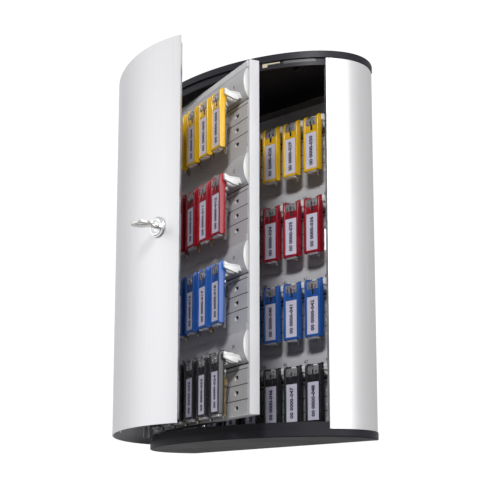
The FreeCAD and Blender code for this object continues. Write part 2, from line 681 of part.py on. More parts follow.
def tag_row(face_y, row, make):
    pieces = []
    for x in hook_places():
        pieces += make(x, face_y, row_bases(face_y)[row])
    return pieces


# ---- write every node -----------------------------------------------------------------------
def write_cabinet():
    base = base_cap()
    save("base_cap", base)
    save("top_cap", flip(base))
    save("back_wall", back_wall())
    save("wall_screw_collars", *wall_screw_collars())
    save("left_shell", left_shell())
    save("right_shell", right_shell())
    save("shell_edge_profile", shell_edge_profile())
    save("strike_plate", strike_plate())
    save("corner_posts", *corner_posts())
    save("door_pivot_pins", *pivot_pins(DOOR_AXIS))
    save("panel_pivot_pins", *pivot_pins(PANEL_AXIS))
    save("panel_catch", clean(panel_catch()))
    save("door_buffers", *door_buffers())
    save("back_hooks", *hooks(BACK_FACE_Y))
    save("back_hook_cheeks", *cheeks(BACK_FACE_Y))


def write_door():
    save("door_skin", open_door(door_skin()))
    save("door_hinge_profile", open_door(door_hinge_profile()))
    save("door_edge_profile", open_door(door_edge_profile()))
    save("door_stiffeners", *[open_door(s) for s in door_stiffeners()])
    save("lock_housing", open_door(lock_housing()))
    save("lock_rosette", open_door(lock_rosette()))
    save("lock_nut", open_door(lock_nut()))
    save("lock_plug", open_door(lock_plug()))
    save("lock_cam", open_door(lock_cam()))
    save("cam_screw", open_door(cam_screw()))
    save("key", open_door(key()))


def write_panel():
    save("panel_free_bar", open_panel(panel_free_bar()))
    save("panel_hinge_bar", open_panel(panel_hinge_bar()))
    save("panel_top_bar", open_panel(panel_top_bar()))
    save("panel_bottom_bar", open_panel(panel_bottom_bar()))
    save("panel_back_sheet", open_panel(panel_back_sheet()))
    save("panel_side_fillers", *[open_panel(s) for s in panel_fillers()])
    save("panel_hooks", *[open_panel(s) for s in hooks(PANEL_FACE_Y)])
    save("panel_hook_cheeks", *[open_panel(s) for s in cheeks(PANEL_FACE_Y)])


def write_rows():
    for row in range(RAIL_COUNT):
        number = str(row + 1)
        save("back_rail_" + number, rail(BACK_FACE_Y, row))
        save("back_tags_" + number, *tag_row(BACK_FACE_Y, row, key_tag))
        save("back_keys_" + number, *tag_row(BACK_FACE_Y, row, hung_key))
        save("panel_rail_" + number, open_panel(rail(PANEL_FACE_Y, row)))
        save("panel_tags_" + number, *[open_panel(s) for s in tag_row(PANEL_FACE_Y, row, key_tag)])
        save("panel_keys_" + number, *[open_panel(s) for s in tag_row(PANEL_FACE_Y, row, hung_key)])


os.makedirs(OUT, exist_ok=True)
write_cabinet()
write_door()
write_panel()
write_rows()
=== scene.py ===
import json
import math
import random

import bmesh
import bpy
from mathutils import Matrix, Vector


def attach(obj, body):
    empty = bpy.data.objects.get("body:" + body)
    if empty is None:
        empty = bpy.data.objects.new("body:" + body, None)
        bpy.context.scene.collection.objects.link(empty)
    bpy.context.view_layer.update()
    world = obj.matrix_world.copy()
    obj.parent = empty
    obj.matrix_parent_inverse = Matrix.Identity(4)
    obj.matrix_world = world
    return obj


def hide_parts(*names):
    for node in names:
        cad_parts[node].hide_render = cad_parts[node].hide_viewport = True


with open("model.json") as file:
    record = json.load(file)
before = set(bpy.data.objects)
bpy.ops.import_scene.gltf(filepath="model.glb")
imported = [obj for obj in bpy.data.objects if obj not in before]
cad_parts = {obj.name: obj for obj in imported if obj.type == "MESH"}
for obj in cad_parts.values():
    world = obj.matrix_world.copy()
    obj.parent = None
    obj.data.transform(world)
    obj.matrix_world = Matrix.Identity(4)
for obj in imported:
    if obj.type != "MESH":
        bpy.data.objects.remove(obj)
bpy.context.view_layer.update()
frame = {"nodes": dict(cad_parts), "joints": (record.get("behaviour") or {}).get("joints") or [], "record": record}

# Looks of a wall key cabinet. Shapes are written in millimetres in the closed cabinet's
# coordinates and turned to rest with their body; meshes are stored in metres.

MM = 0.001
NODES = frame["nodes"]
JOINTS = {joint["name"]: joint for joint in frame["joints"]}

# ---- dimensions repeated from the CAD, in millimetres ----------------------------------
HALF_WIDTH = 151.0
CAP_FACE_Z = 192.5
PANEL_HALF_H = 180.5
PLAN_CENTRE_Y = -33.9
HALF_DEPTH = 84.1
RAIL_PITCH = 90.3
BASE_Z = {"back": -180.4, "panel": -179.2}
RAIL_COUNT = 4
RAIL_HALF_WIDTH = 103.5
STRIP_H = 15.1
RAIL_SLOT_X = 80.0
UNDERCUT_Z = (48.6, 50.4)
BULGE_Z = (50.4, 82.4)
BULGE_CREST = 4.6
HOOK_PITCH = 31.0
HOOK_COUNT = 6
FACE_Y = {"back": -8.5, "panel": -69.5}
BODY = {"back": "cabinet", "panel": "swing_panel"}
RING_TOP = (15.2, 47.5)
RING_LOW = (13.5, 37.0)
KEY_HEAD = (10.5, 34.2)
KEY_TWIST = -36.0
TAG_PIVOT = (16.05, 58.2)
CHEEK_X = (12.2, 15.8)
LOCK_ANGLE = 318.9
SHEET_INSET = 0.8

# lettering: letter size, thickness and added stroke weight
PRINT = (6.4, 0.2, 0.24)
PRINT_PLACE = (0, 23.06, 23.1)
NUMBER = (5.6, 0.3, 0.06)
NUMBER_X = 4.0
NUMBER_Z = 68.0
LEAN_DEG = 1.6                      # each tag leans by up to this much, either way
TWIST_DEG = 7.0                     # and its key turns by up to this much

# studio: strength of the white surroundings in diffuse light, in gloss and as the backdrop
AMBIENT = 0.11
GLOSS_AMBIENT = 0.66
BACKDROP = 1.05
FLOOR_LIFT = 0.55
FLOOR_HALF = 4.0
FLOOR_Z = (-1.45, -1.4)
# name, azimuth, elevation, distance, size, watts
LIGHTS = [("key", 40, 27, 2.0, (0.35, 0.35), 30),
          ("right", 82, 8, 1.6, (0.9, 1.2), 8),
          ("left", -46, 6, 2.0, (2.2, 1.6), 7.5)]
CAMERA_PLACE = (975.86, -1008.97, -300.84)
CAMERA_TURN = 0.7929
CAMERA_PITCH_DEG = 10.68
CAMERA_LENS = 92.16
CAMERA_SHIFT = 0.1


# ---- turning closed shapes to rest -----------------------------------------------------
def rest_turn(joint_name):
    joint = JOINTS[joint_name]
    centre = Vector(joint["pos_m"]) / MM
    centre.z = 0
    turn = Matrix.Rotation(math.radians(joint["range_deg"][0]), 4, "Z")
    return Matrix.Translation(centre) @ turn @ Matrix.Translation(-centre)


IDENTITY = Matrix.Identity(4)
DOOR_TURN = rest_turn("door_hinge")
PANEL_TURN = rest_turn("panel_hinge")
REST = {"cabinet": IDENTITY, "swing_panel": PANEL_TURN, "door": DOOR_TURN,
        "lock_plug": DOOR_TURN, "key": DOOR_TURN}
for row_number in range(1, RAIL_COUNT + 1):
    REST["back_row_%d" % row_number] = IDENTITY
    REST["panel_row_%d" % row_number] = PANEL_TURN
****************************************
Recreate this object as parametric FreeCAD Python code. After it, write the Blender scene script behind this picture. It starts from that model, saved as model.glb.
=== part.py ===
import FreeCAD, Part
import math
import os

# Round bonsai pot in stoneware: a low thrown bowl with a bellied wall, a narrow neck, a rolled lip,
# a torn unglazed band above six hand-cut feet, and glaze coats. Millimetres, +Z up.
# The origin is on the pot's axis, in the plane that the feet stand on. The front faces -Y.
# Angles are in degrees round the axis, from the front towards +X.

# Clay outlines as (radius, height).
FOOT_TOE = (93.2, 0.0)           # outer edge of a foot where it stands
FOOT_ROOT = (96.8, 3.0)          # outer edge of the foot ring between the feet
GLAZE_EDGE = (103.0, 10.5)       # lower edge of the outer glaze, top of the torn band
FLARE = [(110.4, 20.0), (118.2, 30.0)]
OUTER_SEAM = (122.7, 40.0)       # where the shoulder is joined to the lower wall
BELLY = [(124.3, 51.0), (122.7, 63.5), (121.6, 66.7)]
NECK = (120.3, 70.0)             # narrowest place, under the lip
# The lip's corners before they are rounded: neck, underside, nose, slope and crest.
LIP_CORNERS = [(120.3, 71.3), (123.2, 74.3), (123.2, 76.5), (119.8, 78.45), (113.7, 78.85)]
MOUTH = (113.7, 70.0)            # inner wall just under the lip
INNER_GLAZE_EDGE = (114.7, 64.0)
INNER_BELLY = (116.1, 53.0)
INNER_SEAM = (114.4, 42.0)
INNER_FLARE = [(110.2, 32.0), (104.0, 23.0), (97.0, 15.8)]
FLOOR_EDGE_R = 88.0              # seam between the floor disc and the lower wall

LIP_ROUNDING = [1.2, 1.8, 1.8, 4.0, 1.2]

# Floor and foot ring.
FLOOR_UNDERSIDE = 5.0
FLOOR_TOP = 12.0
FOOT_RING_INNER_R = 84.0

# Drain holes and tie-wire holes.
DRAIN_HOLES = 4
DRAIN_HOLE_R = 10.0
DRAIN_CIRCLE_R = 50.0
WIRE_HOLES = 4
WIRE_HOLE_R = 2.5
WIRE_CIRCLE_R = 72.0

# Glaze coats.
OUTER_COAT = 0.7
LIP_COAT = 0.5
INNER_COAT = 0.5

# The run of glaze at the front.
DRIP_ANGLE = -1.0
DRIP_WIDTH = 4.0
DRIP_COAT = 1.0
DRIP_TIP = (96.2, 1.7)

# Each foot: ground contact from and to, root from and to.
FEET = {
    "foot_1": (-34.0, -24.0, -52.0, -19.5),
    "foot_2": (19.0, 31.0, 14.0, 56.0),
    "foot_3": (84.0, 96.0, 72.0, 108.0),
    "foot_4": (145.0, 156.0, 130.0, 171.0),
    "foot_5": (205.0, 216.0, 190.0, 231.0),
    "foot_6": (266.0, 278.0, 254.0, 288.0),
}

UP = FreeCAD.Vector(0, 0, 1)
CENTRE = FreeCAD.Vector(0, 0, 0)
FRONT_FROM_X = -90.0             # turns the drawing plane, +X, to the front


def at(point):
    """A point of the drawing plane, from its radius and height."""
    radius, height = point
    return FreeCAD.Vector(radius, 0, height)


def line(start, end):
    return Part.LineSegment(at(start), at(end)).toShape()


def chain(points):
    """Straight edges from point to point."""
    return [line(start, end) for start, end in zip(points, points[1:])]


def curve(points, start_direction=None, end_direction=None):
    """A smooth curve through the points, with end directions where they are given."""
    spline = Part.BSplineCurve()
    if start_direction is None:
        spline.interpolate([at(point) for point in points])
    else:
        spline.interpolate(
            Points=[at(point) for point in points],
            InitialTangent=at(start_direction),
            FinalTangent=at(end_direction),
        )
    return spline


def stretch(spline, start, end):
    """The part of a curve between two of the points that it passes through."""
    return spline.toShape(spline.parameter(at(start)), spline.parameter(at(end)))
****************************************
**Goal of the exercise**
Return only the part of the records above that opens with the line containing "tag_row(PANEL_FACE_Y, row, hung_key)])" and closes with the line containing "imported = [obj", ends included.

**Exercise output**
        save("panel_keys_" + number, *[open_panel(s) for s in tag_row(PANEL_FACE_Y, row, hung_key)])


os.makedirs(OUT, exist_ok=True)
write_cabinet()
write_door()
write_panel()
write_rows()
=== scene.py ===
import json
import math
import random

import bmesh
import bpy
from mathutils import Matrix, Vector


def attach(obj, body):
    empty = bpy.data.objects.get("body:" + body)
    if empty is None:
        empty = bpy.data.objects.new("body:" + body, None)
        bpy.context.scene.collection.objects.link(empty)
    bpy.context.view_layer.update()
    world = obj.matrix_world.copy()
    obj.parent = empty
    obj.matrix_parent_inverse = Matrix.Identity(4)
    obj.matrix_world = world
    return obj


def hide_parts(*names):
    for node in names:
        cad_parts[node].hide_render = cad_parts[node].hide_viewport = True


with open("model.json") as file:
    record = json.load(file)
before = set(bpy.data.objects)
bpy.ops.import_scene.gltf(filepath="model.glb")
imported = [obj for obj in bpy.data.objects if obj not in before]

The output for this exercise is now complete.